财政部推出了个一年3万亿的地方政府债务置换计划,2-3年的债务置换成7-10年的,成本高的债务替换成成本低的债务融资方式。可以归属第二条原则的思路。
怎么弄?不仅要把期限拉长,平滑期限错配的流动性风险,更关键是要把利息成本降下来,只有降到预算财政收入可以承受的水平,这些债务清偿的持续性才能真正解决。
中央政府信用挺身而出几乎是必然的。无论这些债务未来是以地方政府债券(今年6000亿额度),还是可能以某种类财政机构债务工具对接,意味着商业银行的表的资产端将发生乾坤大挪移,由一笔高息的、没有流动性的、且隐性违约损失的债权转化成为一笔低收益的、中央政府信用担保的资产,而且可能获得了高度的流动性,因为以此为合格抵押品,银行可以随时向中央银行申请PSL和MLF等等。银行资产周转率显著提升,整体负债成本下降的机制形成,对ROE可能是正向效果。整个过程央行虽然没有直接购买资产,但实际上运行的效果是一样的。相当于类财政机构作为影子央行在行QE的事。
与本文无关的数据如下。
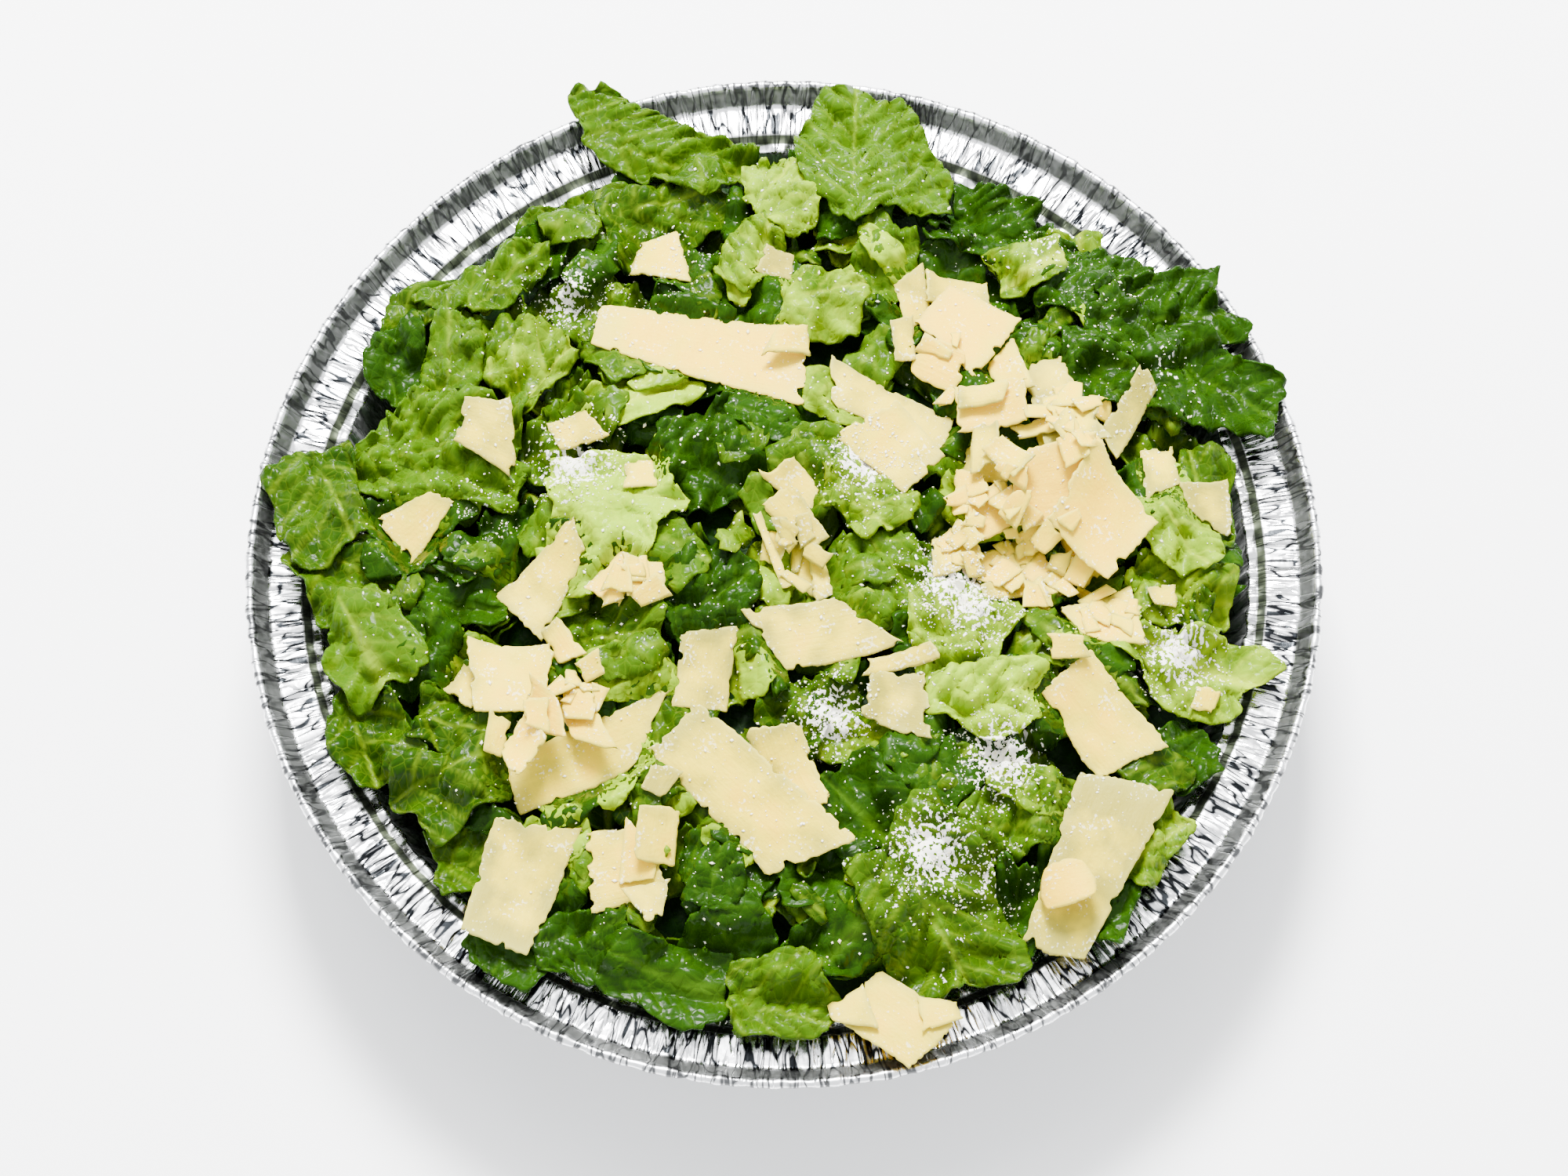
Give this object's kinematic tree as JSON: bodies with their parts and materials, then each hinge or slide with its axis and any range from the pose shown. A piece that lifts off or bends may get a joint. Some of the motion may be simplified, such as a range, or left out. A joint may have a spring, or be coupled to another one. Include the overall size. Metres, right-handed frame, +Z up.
{
  "type": "caesar salad in a foil pan",
  "caption": "Caesar salad of chopped cos lettuce heaped in a round foil takeaway pan, topped with shaved parmesan.",
  "frame": {"origin": "centre of the flat underside of the foil pan's base", "axes": "+Z up, out of the pan; -Y is the side nearest to the viewer; +X is the viewer's right"},
  "size_m": [0.2298, 0.2298, 0.0702],
  "materials": {
    "foil": "bright rolled foil",
    "lettuce": null,
    "parmesan": null
  },
  "bodies": {
    "root": {"foil_pan": "foil", "lettuce_heap": "lettuce", "shaving_bar_chip": "parmesan", "shaving_bent_strip": "parmesan", "shaving_centre_back": "parmesan", "shaving_centre_front": "parmesan", "shaving_centre_large": "parmesan", "shaving_centre_standing": "parmesan", "shaving_centre_under": "parmesan", "shaving_fan_a": "parmesan", "shaving_fan_b": "parmesan", "shaving_far_left": "parmesan", "shaving_far_pale": "parmesan", "shaving_front_arrow": "parmesan", "shaving_front_curl": "parmesan", "shaving_front_hook": "parmesan", "shaving_front_pale": "parmesan", "shaving_heap_back_chip": "parmesan", "shaving_heap_corner": "parmesan", "shaving_heap_edge": "parmesan", "shaving_heap_front_strip": "parmesan", "shaving_heap_golden": "parmesan", "shaving_heap_large": "parmesan", "shaving_heap_left": "parmesan", "shaving_heap_low_left": "parmesan", "shaving_heap_low_right": "parmesan", "shaving_heap_lower": "parmesan", "shaving_heap_middle": "parmesan", "shaving_leaning_strip": "parmesan", "shaving_left_hook": "parmesan", "shaving_left_kite": "parmesan", "shaving_left_low_back": "parmesan", "shaving_left_low_long": "parmesan", "shaving_left_low_tip": "parmesan", "shaving_left_low_top": "parmesan", "shaving_left_low_upper": "parmesan", "shaving_left_low_wedge": "parmesan", "shaving_left_small": "parmesan", "shaving_left_tail": "parmesan", "shaving_left_wedge": "parmesan", "shaving_long_bar": "parmesan", "shaving_middle_square": "parmesan", "shaving_near_bow": "parmesan", "shaving_near_left": "parmesan", "shaving_near_plate": "parmesan", "shaving_pale_chip": "parmesan", "shaving_right_edge": "parmesan", "shaving_right_long": "parmesan", "shaving_right_low": "parmesan", "shaving_right_round": "parmesan", "shaving_right_star": "parmesan", "shaving_right_upper": "parmesan", "shaving_stack_behind": "parmesan", "shaving_stack_far": "parmesan", "shaving_stack_front": "parmesan", "shaving_stack_round": "parmesan", "shaving_stack_square": "parmesan", "shaving_stack_tall": "parmesan", "shaving_stack_top": "parmesan", "shaving_tall_pale": "parmesan"}
  },
  "joints": []
}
央行可以控制抵押率和利率(类似“赎买价格”)来把控这个“白手套”到底要“白”到什么程度,一定程度是把控道德风险的大小。从长远看,这个庞氏信用泡沫的所有相关人都应该为此支付成本(银行、地方政府、国企),才能从根本上遏制劣币驱逐良币的机制。
从这个意义上看,地方政府债务置换计划更大的功效是构建一套危机处理的机制,在受到系统性风险威胁时,可以果断将此复制至危机领域,实施“外科手术”式的切除。也许有了相应方案后,决策层可以小心地把控未来信用风险溢价逐步放大的趋势,逐步触碰刚兑信用泡沫。
目前主要的风险可能是那些没有进财政预算笼子的债务。1月5号地方政府债务统计上报可能是道德风险的最后一次释放的机会,可以预计结果一定是大大超出决策者的预期。据说中部某省上报了1.2万亿的政府债务,财政部只认5000亿。
这是当下银行最挠头的。银行和地方政府从过去的合谋人(合谋一起套中央政府的“利”)逐步会转变为商业契约的博弈关系。这恰恰是打破刚兑最终所希望达成之目的。
总结解决刚兑的路数:逐步缩小刚兑担保圈、拖字诀(时间换空间)和断字诀(外科手术)。